The Soviets were reporting the incident to their shore commanders when they caught the sound of what Bagdasaryan now believes was Tautog, moving away from the scene of the accident at 15 knots.

Bagdasaryan says his submarine limped back to port with only one propeller still working. Her right propeller shaft was hopelessly bent, and there was a large hole in her outer hull. The sounds of that outer hull cracking up could have created the popcorn effect recorded in Tautog's sonar room.

But the Echo had a second reinforced inner hull. American submariners used to joke that the Soviets used a two-hull design because their metallurgy was, well, Soviet metallurgy. But it was very likely that the second layer of steel held back the crushing ocean and kept Black Lila's men alive.

The hole in the outer hull "was so big that a trolley bus with antennas up could drive into it," Bagdasaryan recalls. "Truth to tell, if the Tautog had run into our sub a few meters closer to the center, we would have been very unlucky. The American submarine's speed was fairly high. And she would undoubtedly thrash both the light hull and the pressure hull of our sub."

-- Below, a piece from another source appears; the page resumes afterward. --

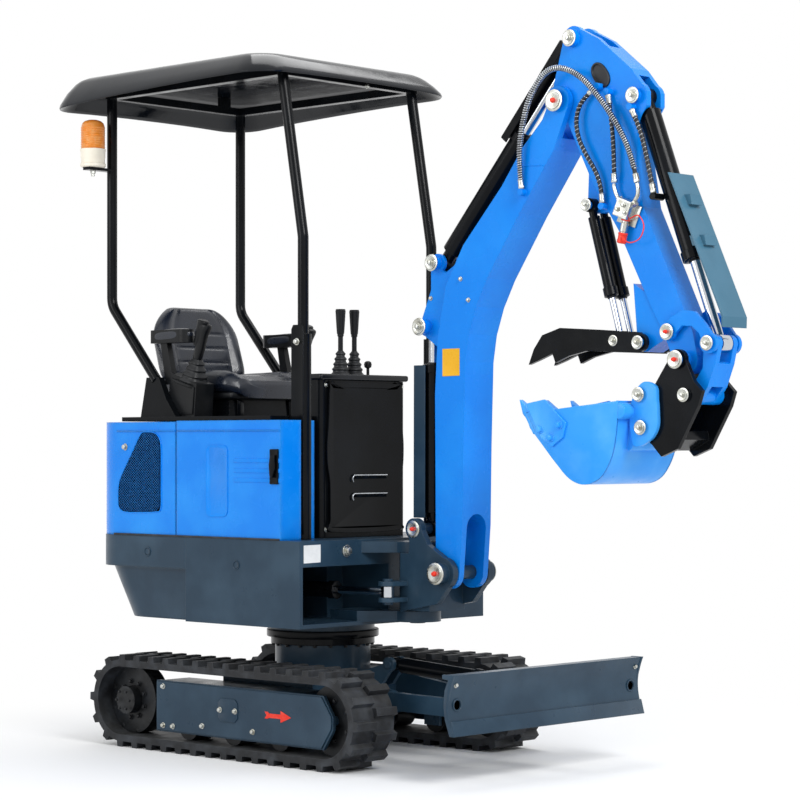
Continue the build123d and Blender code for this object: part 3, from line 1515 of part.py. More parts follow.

Crammed into the hole between the inner and outer hulls, Bagdasaryan believes, were pieces of Tautog. He says he was certain that the crash had completely sheared off Tautog's conning tower. Like the men on Tautog, who had tried to hold onto pieces of the Echo, Black Lila crew members tried to keep pieces of the American sub for themselves, but the chunks of HY-80 were confiscated by the KGB. Only Bagdasaryan, who refused to give his up, still has a souvenir.

After that, Bagdasaryan's story departs from the tale told by Tautog's crew. He insists that it was Tautog that rammed Black Lila, not the other way around. And he says that the Soviets tracked Tautog heading back to Japan. He also says Soviet intelligence sources reported that once there, Tautog remained to undergo a long overhaul. But Tautog never went to Japan-she returned directly to Pearl Harbor.